В довершение всего семья тоже никак не оставляла его в покое. Неугомонный тридцатитрехлетний Александр решительно отказывался изменить своим привычкам. В последний приезд в Санкт-Петербург, зимой 1888/89 года, Чехов ужаснулся тому, в каком состоянии застал брата. Тот, полупьяный, красовался в кальсонах перед служанкой и осыпал непристойностями и грязными оскорблениями свою подругу в присутствии детей.
«…Мы виделись и расстались так, как будто между нами произошло недоразумение, – писал он Александру сразу по возвращении в Москву. – Скоро я опять приеду; чтобы прервать это недоразумение, считаю нужным искренно и по совести заявить тебе таковое. Я на тебя не шутя сердился и уехал сердитым, в чем и каюсь теперь перед тобой. В первое же мое посещение меня оторвало от тебя твое ужасное, ни с чем не сообразное обращение с Н[атальей] А[лександровной] и кухаркой.
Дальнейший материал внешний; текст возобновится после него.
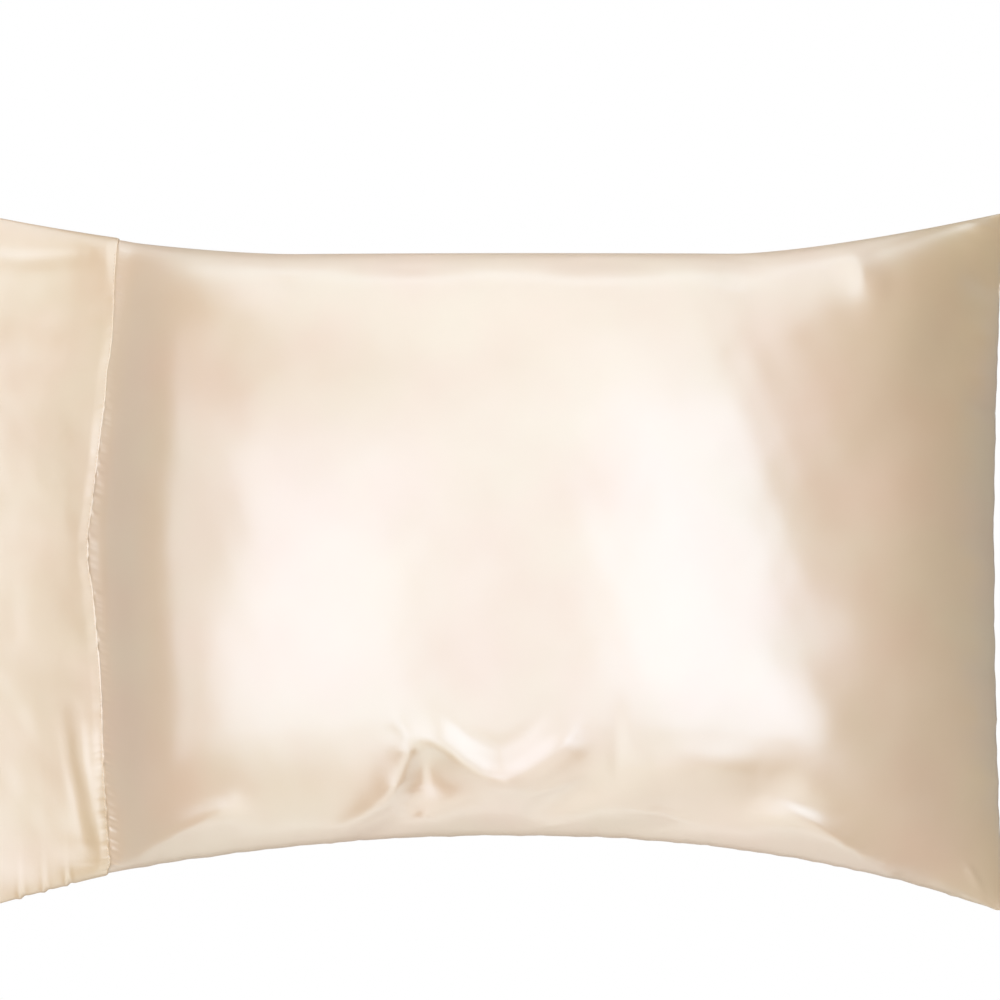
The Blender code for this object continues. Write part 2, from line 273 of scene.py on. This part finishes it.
# Slack of the cloth between them: shallow waves of no one direction. For each set the number of
# waves, their shortest and longest length, and the steepness of each.
SLACK = [(14, 0.060, 0.140, 0.0068), (16, 0.020, 0.045, 0.0036)]

# Puckers where the cloth is sewn: closest and widest spacing, narrowest and widest half width, and
# greatest height. Each pucker has one of the shares of that height, and a dent's is below zero.
SEAM_PUCKERS = (0.0035, 0.0095, 0.0010, 0.0020, 0.00055)
SIDE_PUCKERS = (0.0110, 0.0260, 0.0024, 0.0050, 0.00050)
END_PUCKERS = (0.0080, 0.0220, 0.0022, 0.0050, 0.00039)
END_GATHERS = (0.0140, 0.0420, 0.0040, 0.0085, 0.00260)
PUCKER_SHARES = (-1.0, -0.6, 0.5, 0.8, 1.0)
PUCKER_SLANT = 0.35           # how the puckers beside the cuff's line lean, and the end's gathers
GATHERS_SLANT = 0.2

# Where each row of them starts and stops: y of the cuff's line and of the closed end, x of the side.
SEAM_RUN = (-0.24, 0.24)
SIDE_RUN = (-0.27, 0.38)
END_RUN = (-0.26, 0.26)
GATHERS_RUN = (-0.08, 0.32)

# Where a form starts and where it is whole. These are metres past the cuff's line,
FREE_OF_LINE = (0.004, 0.030)
STRIP_STARTS = (-0.0020, 0.0008)
PUCKERS_START = (0.0, 0.0015)
PUCKERS_STOP = (0.001, 0.010)
# these are metres along x,
CREASES_STOP = (0.350, 0.380)
END_STARTS = (0.33, 0.36)
GATHERS_START = (0.338, 0.366)
# and these are how squarely the skin faces up, to the near side or to the closed end.
CREASES_FACE = (0.02, 0.35)
STRIP_FACES = (-0.1, 0.3)
SIDE_FACES = (0.55, 0.95)
END_FACES = (0.50, 0.92)
GATHERS_FACE = (0.0, 0.3)


def skin_of(node, name, finer):
    """The node's solid as one joined skin of smooth, finer four-sided faces."""
    bm = bmesh.new()
    bm.from_mesh(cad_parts[node].data)
    bmesh.ops.remove_doubles(bm, verts=bm.verts, dist=1e-5)
    bmesh.ops.join_triangles(bm, faces=bm.faces, angle_face_threshold=math.radians(40),
                             angle_shape_threshold=math.radians(60))
    piece = object_from(bm, name)
    rounding = piece.modifiers.new("finer", "SUBSURF")
    rounding.levels = rounding.render_levels = finer
    bpy.context.view_layer.update()
    fine = bpy.data.meshes.new_from_object(piece.evaluated_get(bpy.context.evaluated_depsgraph_get()))
    piece.modifiers.clear()
    piece.data = fine
    fine.name = name
    fine.shade_smooth()
    return piece


def refine(mesh, wanted):
    """Divides in four the faces whose corners are all wanted, a true or false for each vertex."""
    bm = bmesh.new()
    bm.from_mesh(mesh)
    bm.verts.ensure_lookup_table()
    edges = [edge for edge in bm.edges if wanted[edge.verts[0].index] and wanted[edge.verts[1].index]]
    bmesh.ops.subdivide_edges(bm, edges=edges, cuts=1, use_grid_fill=True)
    bm.to_mesh(mesh)
    bm.free()
    mesh.shade_smooth()


def places_of(mesh):
    """Places and outward directions of a mesh's vertices, as two tables of three columns."""
    count = len(mesh.vertices)
    places = np.empty(count * 3)
    mesh.vertices.foreach_get("co", places)
    normals = np.empty(count * 3)
    mesh.vertex_normals.foreach_get("vector", normals)
    return places.reshape(-1, 3), normals.reshape(-1, 3)


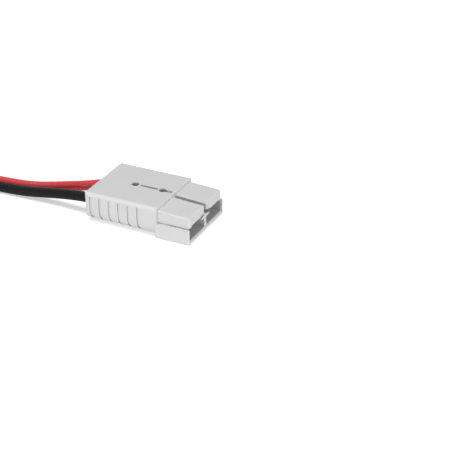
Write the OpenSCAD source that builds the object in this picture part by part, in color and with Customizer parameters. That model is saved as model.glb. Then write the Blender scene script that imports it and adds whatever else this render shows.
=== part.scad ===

Прости меня великодушно, но так обращаться с женщинами, каковы бы они ни были, недостойно порядочного и любящего человека. Какая небесная или земная власть дала тебе право делать из них своих рабынь? Постоянные ругательства самого низменного сорта, возвышение голоса, попреки, капризы за завтраком и обедом, вечные жалобы на жизнь каторжную и труд анафемский – разве все это не есть выражение грубого деспотизма? Как бы ничтожна и виновата ни была женщина, как бы близко она ни стояла к тебе, ты не имеешь права сидеть в ее присутствии без штанов, быть в ее присутствии пьяным, говорить словеса, которых не говорят даже фабричные, когда видят около себя женщин. Приличие и воспитанность ты считаешь предрассудками, но надо ведь щадить хоть что-нибудь, хоть женскую слабость и детей – щадить хоть поэзию жизни, если с прозой уже покончено. Ни один порядочный муж или любовник не позволит себе говорить с женщиной […] грубо, анекдота ради иронизировать постельные отношения […]. Это развращает женщину и отдаляет ее от Бога, в которого она верит. Человек, уважающий женщину, воспитанный и любящий, не позволит себе показаться горничной без штанов, кричать во все горло: „Катька, подай урыльник!“… Ночью мужья спят с женами, соблюдая всякое приличие в тоне и в манере, а утром они спешат надеть галстук, чтобы не оскорбить женщину своим неприличным видом, сиречь небрежностью костюма. Это педантично, но имеет в основе нечто такое, что ты поймешь, буде вспомнишь о том, какую страшную воспитательную роль играют в жизни человека обстановка и мелочи. Между женщиной, которая спит на чистой простыне, и тою, которая дрыхнет на грязной и весело хохочет, когда ее любовник […], такая же разница, как между гостиной и кабаком.